Interdisciplinary work in the arts

In the European Union Youth Orchestra (EUYO) we work a lot on individual and collective energy and creating a flow within the orchestra. Communication and sharing emotions with your colleagues improves the performance. Moving is so important for this energy. I feel that connecting to other artistic disciplines is an important way for us to learn how to do this better. Musicians can learn so much from dancers and actors, and there is exchange possible in the other direction too. This is one of the most valuable things about interdisciplinary work in the arts.

Spira Mirabilis

This is an orchestra which consists of musicians who all have interdisciplinary interests. They all learn the scores of repertoire by engaging with particular different influences on the composer. Performances include dance and theatrical elements arising from this preparation of the scores. They impress their audiences by the way they breathe, play, interact and share the music together. Spira Mirabilis is an orchestra that gives people energy just by their performance, and enthuse people about classical music. And they do the “opening-up” thing: they talk to the audience after every performance they do. They let people ask questions about their concept, and answer them with great attention. They explain and make it possible for people to imagine the work we do as musicians and why. They make their work somehow understandable, without reducing the high level of quality that classical music needs.

To conclude: sharing our work by creating energetic flows and explaining what we do in after-concert interviews or late-night lounges appears to be very important while connecting to people.
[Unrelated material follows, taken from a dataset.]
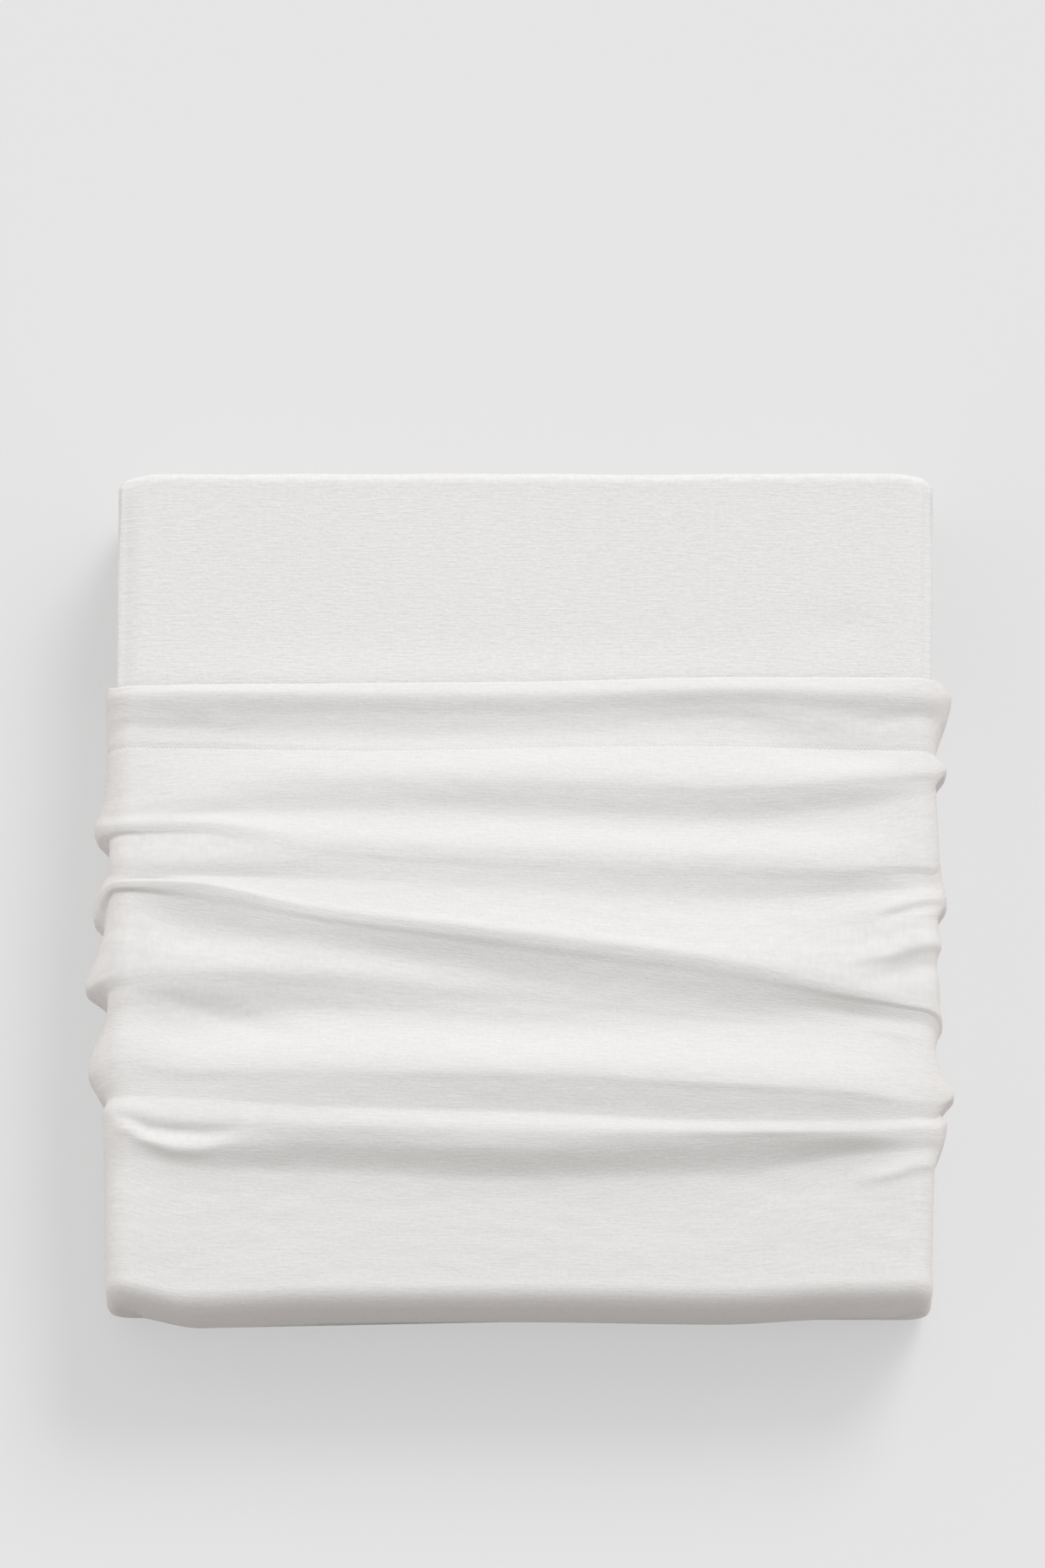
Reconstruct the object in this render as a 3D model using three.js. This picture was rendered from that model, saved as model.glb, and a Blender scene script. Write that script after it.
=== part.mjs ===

There are various ways to work on broadening and intensifying the artistic performance. By showing the energy in our work and enabling audiences to get inside what it is we do as performing artists, we can attain enthusiasm and respect for the profession. By investigating innovative stage-concepts and co-operating with other artistic disciplines, we can discover more pathways to reach new audiences. This doesn’t require us to simplify, dumb down classical music. But it does require that we open up towards a changing society. If we ask for respect towards professional musicians, audiences in their turn must be able to connect to classical music through their world, and using the channels where they are comfortable communicating. The arts are a mind-freeing set of disciplines, but they can only work as such if individuals are free to discover and live their own interpretation. If that means showing enthusiasm by clapping between the movements, it should be fine. Everyone with a connection to classical music is responsible for the future of it. We have to preserve the value in our traditions, but we also have to let go of traditions that are ineffectual, a barrier to the future of classical music. Go with the changing flow, rather than try to beat it off.

Judith de Haas is a 23-year-old violinist from the Netherlands, where she currently is following a European Studies undergraduate at the University of Amsterdam and studying for the Master of Music at the Fontys Conservatorium with Carolin Widmann as her violin teacher. Judith has been a member of the European Union Youth Orchestra since 2012, and has won prizes in the Prinses Christina Concours and Davina van Wely Violin-Competetions.